En attendant, il me dit, je vais me marier. J’ai trouvé ma femme, en Palestine, Gaza plage, elle s’appelle Jocelyne, elle est musulmane, ni trop ni pas assez, elle est jolie et elle n’a pas encore 30 ans. Super. Comme la vie est simple pour l’Emir. Le mariage est prévu cet été, mais les vieux des familles ont entamé des agonies qui risquent de différer la noce de 40 jours… à un an. Chaque vieux mourrant rajoute son temps de deuil. Les tourtereaux, entre mails enflammés, s’informent ainsi des bulletins de santé de l’oncle Samir, de la tante Rascasse ou de pépé Farid qui pourraient bien leur fiche la noce par terre. Comme ils se marient fort vieux pour leur culture (31 et 28 ans), les vieux autour d’eux se ramassent à la pelle. Tu vois, soupire l’Emir, rien n’est simple nul part.

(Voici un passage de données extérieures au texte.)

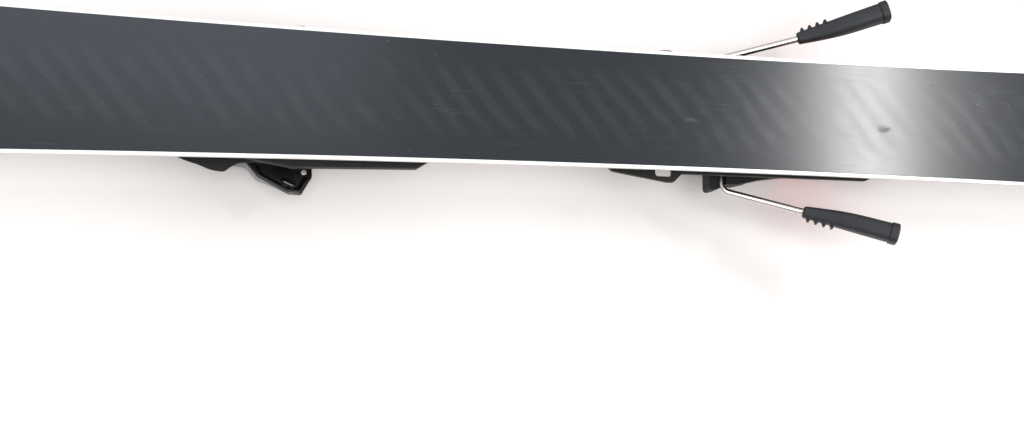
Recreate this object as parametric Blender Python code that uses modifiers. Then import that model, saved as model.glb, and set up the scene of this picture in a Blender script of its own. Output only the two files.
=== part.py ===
"""A carving ski with its step-in binding and ski brake, as separate pieces.

The ski is drawn the way it stands on snow: x runs from the tip to the tail, y to the skier's right
and z up from the running base. One empty then turns the whole ski upside down, so that it
rests on the tops of its toe and heel pieces with its base up, at world z = 0.
Each group of pieces that moves has an empty on its own joint axis.
"""
import math

import bmesh
import bpy
import numpy as np
from mathutils import Matrix, Vector

for old in list(bpy.data.objects):
    bpy.data.objects.remove(old, do_unlink=True)

MM = 0.001
GAP = 0.3 * MM
BOND = 0.2 * MM

# Ski outline
SKI_LENGTH = 1650 * MM
WAIST_WIDTH = 68 * MM
WAIST_X = 192 * MM
FRONT_SIDECUT = 15.6
REAR_SIDECUT = 11.5
NOSE_LENGTH = 125 * MM
TAIL_ROUNDING = 50 * MM
TAIL_NARROWING = 0.35
TIP_PIECE = 42 * MM
TAIL_PIECE = 20 * MM
TIP_END = -SKI_LENGTH / 2
TAIL_END = SKI_LENGTH / 2

# Ski side view
MID_THICKNESS = 13 * MM
END_THICKNESS = 5.6 * MM
CAMBER = 4 * MM
FRONT_CONTACT = TIP_END + 175 * MM
REAR_CONTACT = TAIL_END - 85 * MM
TIP_RADIUS = 306 * MM
TAIL_RADIUS = 451 * MM
FLAT_LENGTH = 460 * MM

# Layers
BASE_THICKNESS = 1.4 * MM
EDGE_WIDTH = 2.1 * MM
EDGE_HEIGHT = 2.0 * MM
LAMINATE = 0.7 * MM
TOPSHEET = 0.6 * MM
SIDEWALL_WIDTH = 7 * MM
SIDEWALL_ANGLE = math.radians(10)
SIDE_STEP = 0.2 * MM
LOWER_TOP = EDGE_HEIGHT + BOND + LAMINATE
UPPER_STACK = TOPSHEET + 2 * BOND + LAMINATE

# Binding position and heights above the base
BOOT_CENTRE = 80 * MM
SOLE_LENGTH = 305 * MM
TOE_SETBACK = 4.5 * MM
BOOT_TOE = BOOT_CENTRE - SOLE_LENGTH / 2 + TOE_SETBACK
BOOT_HEEL = BOOT_TOE + SOLE_LENGTH
STAND_HEIGHT = 38 * MM
TOE_LUG = 19 * MM
HEEL_LUG = 30 * MM
CUP_LIP = 8 * MM
HOOD_THICKNESS = 3.7 * MM
CUP_TOP = STAND_HEIGHT + HEEL_LUG + CUP_LIP
REST_HEIGHT = CUP_TOP + GAP + HOOD_THICKNESS
PLATE_BOTTOM = MID_THICKNESS + GAP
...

D’accord, mais qui suis-je ?
Tu es la duchesse Chotek, Marie, descendante de Sophie la princesse assassinée dans sa robe lilas, auteur de ses petits doigts, employée de bureau et âme seule gémissante de surcroît. Tu viendras à mon mariage dis ? Il me fait en repartant sur son chameau. Ca aura lieu entre le 1er juillet 2006 et le 20 septembre 2015. A Gaza, hôtel de la plage. Je vais voir, je lui dis prudemment, tu sais, moi, les mariages… bof quoi. Y aura de l’Emir, il me dit, je suis trop vieille, je lui réplique, y aura de l’Emir de seconde main, premier choc pétrolier quoi, il ricane, 1973 quoi, je complète, yep.

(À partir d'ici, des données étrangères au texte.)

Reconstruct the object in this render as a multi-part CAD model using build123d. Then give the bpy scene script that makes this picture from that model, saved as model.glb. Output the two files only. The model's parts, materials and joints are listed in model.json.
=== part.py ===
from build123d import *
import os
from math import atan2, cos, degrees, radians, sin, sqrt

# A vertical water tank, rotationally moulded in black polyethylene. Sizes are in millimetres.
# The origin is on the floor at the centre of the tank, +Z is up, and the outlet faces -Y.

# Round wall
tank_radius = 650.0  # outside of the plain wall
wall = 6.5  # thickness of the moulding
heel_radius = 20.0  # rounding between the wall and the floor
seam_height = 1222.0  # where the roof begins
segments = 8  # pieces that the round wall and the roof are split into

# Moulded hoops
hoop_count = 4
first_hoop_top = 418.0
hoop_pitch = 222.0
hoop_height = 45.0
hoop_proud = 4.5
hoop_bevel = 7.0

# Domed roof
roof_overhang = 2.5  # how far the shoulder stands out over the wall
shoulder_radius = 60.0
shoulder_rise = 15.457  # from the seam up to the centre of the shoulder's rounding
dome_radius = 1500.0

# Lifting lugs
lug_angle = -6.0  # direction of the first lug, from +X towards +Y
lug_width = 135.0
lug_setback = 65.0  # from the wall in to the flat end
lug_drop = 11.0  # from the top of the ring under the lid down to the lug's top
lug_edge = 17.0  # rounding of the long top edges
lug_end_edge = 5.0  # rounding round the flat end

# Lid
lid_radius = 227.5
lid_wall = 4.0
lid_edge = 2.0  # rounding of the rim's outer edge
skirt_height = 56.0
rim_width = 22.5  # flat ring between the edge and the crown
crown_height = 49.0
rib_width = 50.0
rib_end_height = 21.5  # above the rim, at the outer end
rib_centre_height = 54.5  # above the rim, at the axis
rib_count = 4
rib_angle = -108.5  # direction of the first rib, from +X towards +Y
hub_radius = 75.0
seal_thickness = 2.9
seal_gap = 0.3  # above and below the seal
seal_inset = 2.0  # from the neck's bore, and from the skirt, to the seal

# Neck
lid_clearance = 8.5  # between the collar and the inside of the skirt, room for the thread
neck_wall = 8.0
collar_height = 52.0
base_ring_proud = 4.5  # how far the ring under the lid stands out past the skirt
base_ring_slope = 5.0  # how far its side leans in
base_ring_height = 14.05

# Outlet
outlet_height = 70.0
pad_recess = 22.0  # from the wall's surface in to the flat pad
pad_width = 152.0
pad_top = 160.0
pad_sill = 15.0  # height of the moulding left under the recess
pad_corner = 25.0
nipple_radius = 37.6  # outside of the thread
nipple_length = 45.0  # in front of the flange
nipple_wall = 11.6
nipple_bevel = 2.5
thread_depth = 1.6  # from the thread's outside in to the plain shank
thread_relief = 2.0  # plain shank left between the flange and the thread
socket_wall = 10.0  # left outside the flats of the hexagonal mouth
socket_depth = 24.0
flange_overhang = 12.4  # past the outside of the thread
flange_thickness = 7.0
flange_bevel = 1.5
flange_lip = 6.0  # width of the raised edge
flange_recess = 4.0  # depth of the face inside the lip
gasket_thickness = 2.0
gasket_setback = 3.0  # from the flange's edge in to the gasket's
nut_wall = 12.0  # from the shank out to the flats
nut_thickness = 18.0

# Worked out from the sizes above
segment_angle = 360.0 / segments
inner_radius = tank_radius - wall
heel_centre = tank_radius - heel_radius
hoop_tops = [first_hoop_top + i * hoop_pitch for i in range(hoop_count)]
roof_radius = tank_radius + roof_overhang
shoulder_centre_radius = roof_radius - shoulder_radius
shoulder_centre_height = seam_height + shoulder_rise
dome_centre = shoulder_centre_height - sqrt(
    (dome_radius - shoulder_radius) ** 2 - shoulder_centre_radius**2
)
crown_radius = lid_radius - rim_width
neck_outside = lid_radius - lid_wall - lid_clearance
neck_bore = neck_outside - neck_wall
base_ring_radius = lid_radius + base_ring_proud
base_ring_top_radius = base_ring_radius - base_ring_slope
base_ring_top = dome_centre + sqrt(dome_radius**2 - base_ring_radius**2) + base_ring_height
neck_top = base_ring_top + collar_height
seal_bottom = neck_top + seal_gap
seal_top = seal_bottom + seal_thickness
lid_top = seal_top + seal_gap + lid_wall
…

On verra. La bise, la bise. Il repart dans le soleil qui ne se couche plus (y en a plus), sa silhouette sur son chameau fait penser à un Sancho Pansa euh oriental, avec les pieds pendant dans ses mules et la casquette sur la tête. Salam Emir.
Avec tout ça, je ne suis toujours pas étiquetée. Je referme l’énorme portail, cric cric, et je m’en vais avaler quelques nouilles arrosées de Chianti, AOC Italie, soleil, dolce dolce.